Le dinamiche del potere e della politica sono quasi onnipresenti, attraverso una posizione anarchica e libertaria: i potenti sono derisi ed irrisi e ciò che rimane è l’immagine di una giustizia ingiusta. Fabrizio De Andrè ha avuto l’onere e l’onore di insegnarci a non aver paura di essere un uomo, a non aver paura di guardare in faccia la vita con la curiosità di un bambino ma, nello stesso tempo, di viverla con la forza impetuosa di un trascinatore, un trascinatore gentile che disdegna la guerra, in ogni sua forma, un trascinatore che attacca, in modo a tratti crudele, gli uomini che mettono uno contro l’altro gli stessi fratelli per colpa di una divisa di diverso colore. La sua capacità pittorica di rappresentare una scena, una situazione, con poche parole estremamente precise ha reso Fabrizio De Andrè e le sue composizioni assolutamente speciali e riconoscibili.
“Perché scrivo? Per paura. Per paura che si perda il ricordo della vita delle persone di cui scrivo. Per paura che si perda il ricordo di me. O anche solo per esser protetto da una storia”.

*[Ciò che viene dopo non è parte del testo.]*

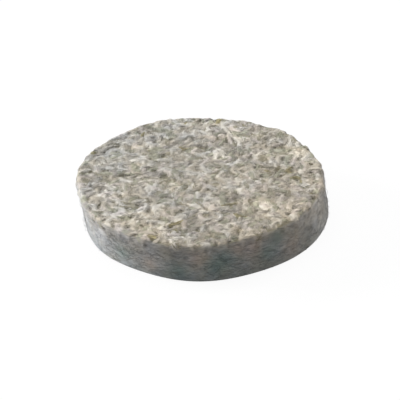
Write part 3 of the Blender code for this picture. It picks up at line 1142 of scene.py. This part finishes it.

Sono passati 21 anni da quel giorno, 21 anni da quel’ 11 gennaio 1999. Grazie papà, grazie per avermi fatto scoprire la poesia di Fabrizio De Andrè, per ricordarmi ogni giorno quanto siano ineguagliabili la sua meraviglia ed il suo prodigio. Grazie papà, grazie per non aver mai cambiato cassetta: hai permesso a De Andrè di donare lacrime e forza ogni volta che, un testo, colpiva il mio cuore. Grazie papà per avermi fatto amare Fabrizio De Andrè.
Ma, soprattutto, grazie Fabrizio: sono giovane, innamorata della vita, innamorata dell’immensa imperfezione di questa vita grazie, anche, alle tue poesie. Resti il protagonista indiscusso della mia playlist e ti prometto che, finché continuerò ad avere voce, la tua poesia non si disperderà.